Matisse: Works to Know by Heart @ Tate Liverpool

Review by Sacha Waldron | 04 Feb 2016

As the physical effects of age take hold, an artist’s work must necessarily shift and change accordingly. In 1914, at the age of 72, Henri Matisse underwent cancer surgery and was forced to spend the majority of his time in a wheelchair or confined to his bed. Primarily a painter and sculptor, he began to make collages or ‘cut-outs,’ directing his assistants in the assemblage of often large-scale works. Matisse cut and tore the paper and had his assistants arrange the pieces on the wall or floor before being stuck down. His works from this renaissance period beam with colour and abstract natural forms.
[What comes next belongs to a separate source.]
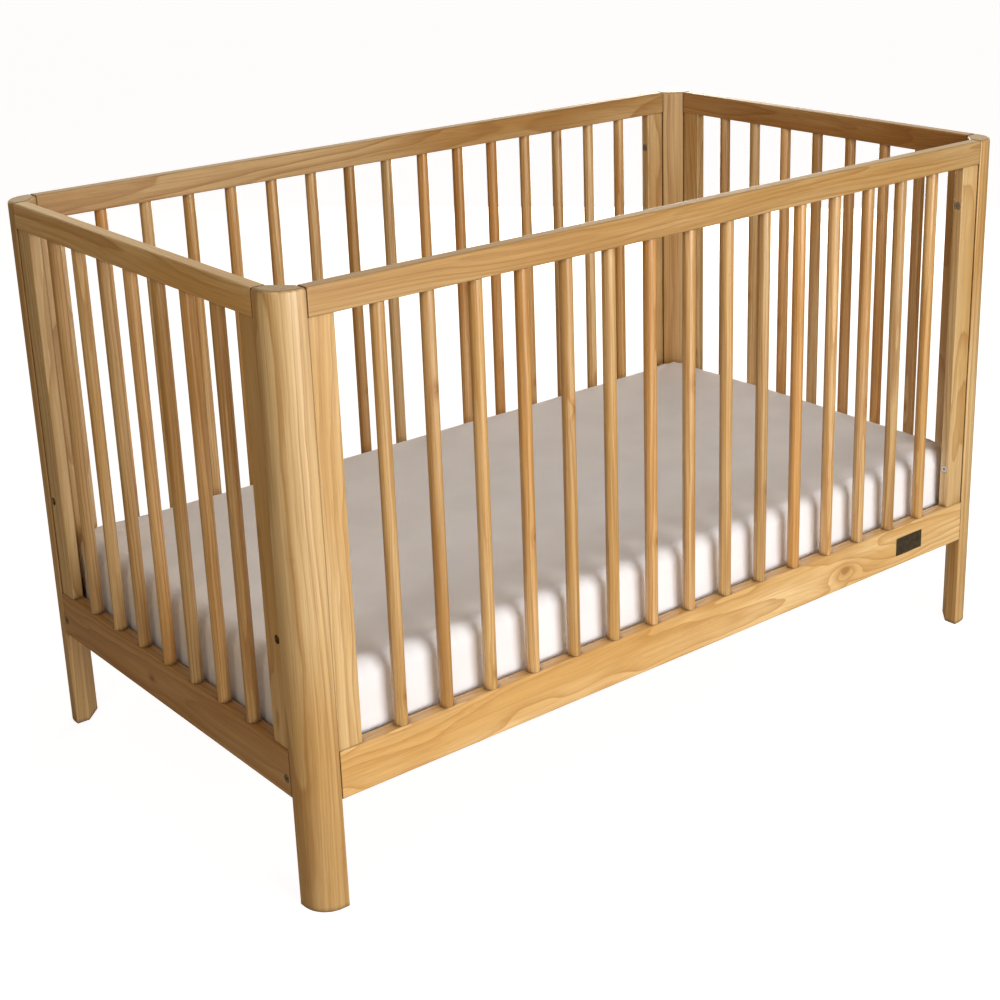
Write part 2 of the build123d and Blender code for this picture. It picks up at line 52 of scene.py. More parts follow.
class Graph:
    """Builds a shader node tree from short expressions."""

    def __init__(self, tree):
        self.tree = tree

    def plug(self, socket, value):
        if isinstance(value, bpy.types.NodeSocket):
            self.tree.links.new(value, socket)
        else:
            socket.default_value = value

    def new(self, kind, inputs=None, **settings):
        node = self.tree.nodes.new(kind)
        for name, value in settings.items():
            setattr(node, name, value)
        for key, value in (inputs or {}).items():
            self.plug(node.inputs[key], value)
        return node

    def math(self, operation, *values):
        node = self.new("ShaderNodeMath", operation=operation)
        for i, value in enumerate(values):
            self.plug(node.inputs[i], value)
        return node.outputs[0]

    def vector(self, operation, *values):
        node = self.new("ShaderNodeVectorMath", operation=operation)
        for i, value in enumerate(values):
            self.plug(node.inputs[i], value)
        return node.outputs["Value" if operation in ("LENGTH", "DOT_PRODUCT") else "Vector"]

    def join(self, x, y, z):
        return self.new("ShaderNodeCombineXYZ", {"X": x, "Y": y, "Z": z}).outputs[0]

    def spread(self, value):
        """The same value on all three axes."""
        return self.join(value, value, value)

    def split(self, vector):
        return self.new("ShaderNodeSeparateXYZ", {0: vector}).outputs

    def noise(self, vector, detail=2.0, roughness=0.5, output="Fac"):
        inputs = {"Vector": vector, "Scale": 1.0, "Detail": detail, "Roughness": roughness}
        return self.new("ShaderNodeTexNoise", inputs).outputs[output]

    def stretch(self, value, low, high, out_low=0.0, out_high=1.0, kind="SMOOTHSTEP"):
        inputs = {"Value": value, "From Min": low, "From Max": high, "To Min": out_low, "To Max": out_high}
        return self.new("ShaderNodeMapRange", inputs, interpolation_type=kind).outputs["Result"]

    def chance(self, number):
        """A random value and colour that depend only on a number."""
        return self.new("ShaderNodeTexWhiteNoise", {"W": number}, noise_dimensions="1D").outputs

    def mix(self, factor, a, b, blend="MIX"):
        # a Mix node's sockets for colours
        factor_in, a_in, b_in, result_out = 0, 6, 7, 2
        node = self.new("ShaderNodeMix", data_type="RGBA", blend_type=blend)
        self.plug(node.inputs[factor_in], factor)
        self.plug(node.inputs[a_in], a)
        self.plug(node.inputs[b_in], b)
        return node.outputs[result_out]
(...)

One of these, The Snail (1953), is the largest of Matisse’s cut-outs and the focal point for the current exhibition at Tate Liverpool. Measuring three square metres, The Snail was completed just a year before the artist’s death. Red, blue, green and yellow squares tumble around inside the orange lozenge-coloured border. Yes, it is the snail, but it is also flags waving or a washing line, or feast-day dancers forming a circle.

Due to the radically different style and colour palatte of The Snail, the Tate exhibition is split into two loose kinds of exhibition agenda. The first is to highlight the fact that, due to its delicate state, The Snail probably won’t be shown again outside London. In 2014/15 it was included in the blockbuster Matisse: The Cut-Outs at Tate Modern and MoMA, New York. This is definitely the farewell tour and an important moment when a key part of the Matisse narrative will be missing from future international exhibitions.

The second strand is to highlight the development of style and subject matter in Matisse’s work, especially in his depiction of ‘the figure’ as he moved through his career and on to his cut-out work. Eighty other Matisse works in painting, drawing and sculpture dating from 1899 are on view, many from the Tate’s own collection. This includes early works, such as the Impressionist colouring of the portrait of André Derain (1905), and on to Gauguin tropicality in Trivaux Pond (1916/17) and Bloomsbury-powdered The Inattentive Reader (1919).

Positioned in front of The Snail is small sculpture Reclining Nude II (1927). The figure’s languid position is that of the odalisque, or eroticised female, stemming from the Turkish word for chambermaid and later coming to mean harem concubine. Her body is stretched out with a pose designed to showcase every asset, a pose much used by Matisse. We see it elsewhere in the same gallery, sometimes actually reflected in the surface of The Snail’s frame, with Draped Nude (1936), in which the woman lounges in a lilac dressing gown. It is worth noticing that the shape of the main torso seems to be the most important; here the dark lines of her body are accentuated, whereas the hands are mere sketches, half thoughts. Her feet are out of the picture completely. This is true of much of Matisse’s portraiture and still life and suggests a central focus on lines of the trunk or vessel; the way a body can shift, display or contort. Looking back at The Snail, this is echoed in the curl or spiral of the mollusc.